The attacks of Sept. 11, 2011 did more than propel American troops into Afghanistan and Iraq. They also affected a profound change in how the country conducts warfare.

As counterterrorism has become the preeminent goal, the military has relied increasingly on covert operations conducted by the Central Intelligence Agency or by an array of secretive forces designated broadly as Special Operations. That shift has introduced a new model of warfare, one that is characterized by unmanned drone strikes or targeted missions that occur outside of public awareness and often without explicit Congressional approval.

The CIA has recently expanded its campaign of targeted missile strikes into Yemen and Somalia, where a branch of Al Qaeda and the terrorist organization Al-Shabab are ascendant. Such operations are sanctioned under an Authorization for Use of Military Force, passed in the days following Sept. 11, 2011, that gives the president broad powers to deploy force against individuals responsible for Sept. 11 or people who harbor those responsible.

CIA director David Petraeus, who formerly commanded U.S. forces in Afghanistan, underscored in his Senate confirmation hearings how the military's operations and the CIA's operations have become intertwined -- something also attested to by his own transition.

One of the major developments since 9/11 has been the establishment of this network, in many cases led by the Joint Special Operations Command of the military, but with very, very good partnering with elements of the Central Intelligence Agency, other elements of the intelligence community, Petraeus said.

Since Sept. 11, the CIA has undergone a sweeping transformation. While the organization has always struck a balance between intelligence gathering and field operations, killing terrorists has taken on an outsize role. Drone strikes have killed more than 2,000 militants and civilians as the CIA's Counterterrorism Center has grown from 300 employees on the day of the attacks to more than 2,000, according to the Washington Post.

We're seeing the CIA turn into more of a paramilitary organization without the oversight and accountability that we traditionally expect of the military, Hina Shamsi, the director of the National Security Project of the American Civil Liberties Union, told the Post.

An anonymous former CIA official was more blunt, saying the agency's metamorphasis has been nothing short of a wonderment as it became one hell of a killing machine.

Those are almost the same words used by John Nagl, a past counterinsurgency adviser to Petraeus, who described Joint Special Operations Command, a subset of Special Operations Command that has taken a leading role in hunting terrorists, as an almost industrial-scale counter-terrorism killing machine.

The American public got a glimpse of this when a team of Navy SEALs swooped into Osama bin Laden's compound, and subsequently when a helicopter bearing 30 Special Operations Troops -- 22 of them SEALs -- was shot down in Afghanistan. But such clandestine missions are not confined to countries like Iraq and Afghanistan, where the military has a substantial troop presence. Special Operations forces are active in as many as 70 different countries, a number that could increase to 120 by year's end. Special Operations Command employs 60,000 people, up from about 37,000 in the early 1990's, and it has seen its budget increase from $2.3 billion to $9.8 billion in the wake of Sept. 11, 2001.

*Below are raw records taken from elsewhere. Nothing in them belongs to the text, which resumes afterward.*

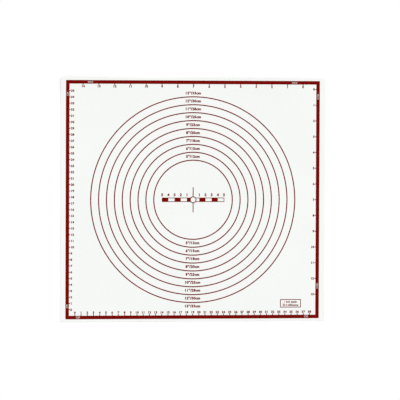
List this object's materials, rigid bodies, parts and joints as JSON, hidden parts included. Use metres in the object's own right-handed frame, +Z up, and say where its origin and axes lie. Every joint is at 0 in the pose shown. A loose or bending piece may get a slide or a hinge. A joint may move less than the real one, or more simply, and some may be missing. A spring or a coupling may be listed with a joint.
{
  "type": "silicone baking mat",
  "caption": "Thin flat baking mat of silicone-coated glass cloth, printed with a border band, centimetre and inch rules, rolling-out rings and a centre rule.",
  "frame": {"origin": "centre of the underside, on the surface that the mat lies on", "axes": "+Z up out of the printed face; +X to the right along the near centimetre rule, the long side; +Y up the printed page, towards the far inch rule"},
  "size_m": [0.427, 0.39, 0.0005],
  "materials": {
    "silicone_coat": "satin, translucent white silicone",
    "woven_glass": "plain-woven glass-fibre cloth",
    "printed_ink": "cured dark red silicone ink, satin"
  },
  "bodies": {
    "root": {"under_coat": "silicone_coat", "glass_cloth": "woven_glass", "top_coat": "silicone_coat", "border_band": "printed_ink", "cm_rule_near": "printed_ink", "cm_rule_left": "printed_ink", "inch_rule_far": "printed_ink", "inch_rule_right": "printed_ink", "ring_05_inch": "printed_ink", "ring_06_inch": "printed_ink", "ring_07_inch": "printed_ink", "ring_08_inch": "printed_ink", "ring_09_inch": "printed_ink", "ring_10_inch": "printed_ink", "ring_11_inch": "printed_ink", "ring_12_inch": "printed_ink", "ring_13_inch": "printed_ink", "centre_rule": "printed_ink", "note_frame": "printed_ink"}
  },
  "joints": []
}
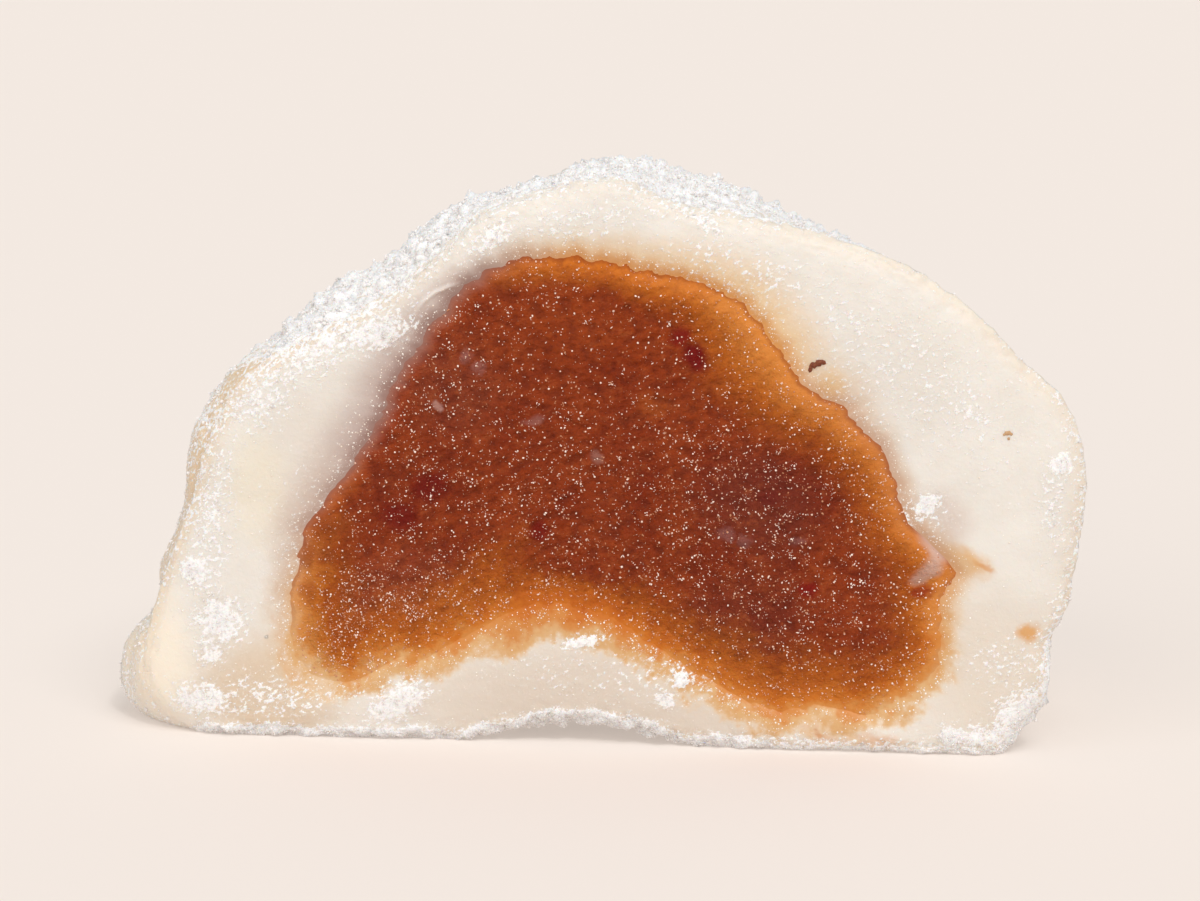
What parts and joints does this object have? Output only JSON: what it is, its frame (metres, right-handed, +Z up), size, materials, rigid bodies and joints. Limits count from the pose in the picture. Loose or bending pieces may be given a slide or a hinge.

A Washington Post investigation highlighted the prominent role of Joint Special Operations Command, or JSOC, in prosecuting a global war on terror. JSOC has killed more militants than the CIA while imprisoning and interrogating more than ten times as many suspected terrorists. But while the organization has 1,800 troops prior to 9/11 to as many as 25,000, it has remained obscured from public view.

We're the dark matter, a Navy SEAL told the Post. We're the force that orders the universe but can't be seen.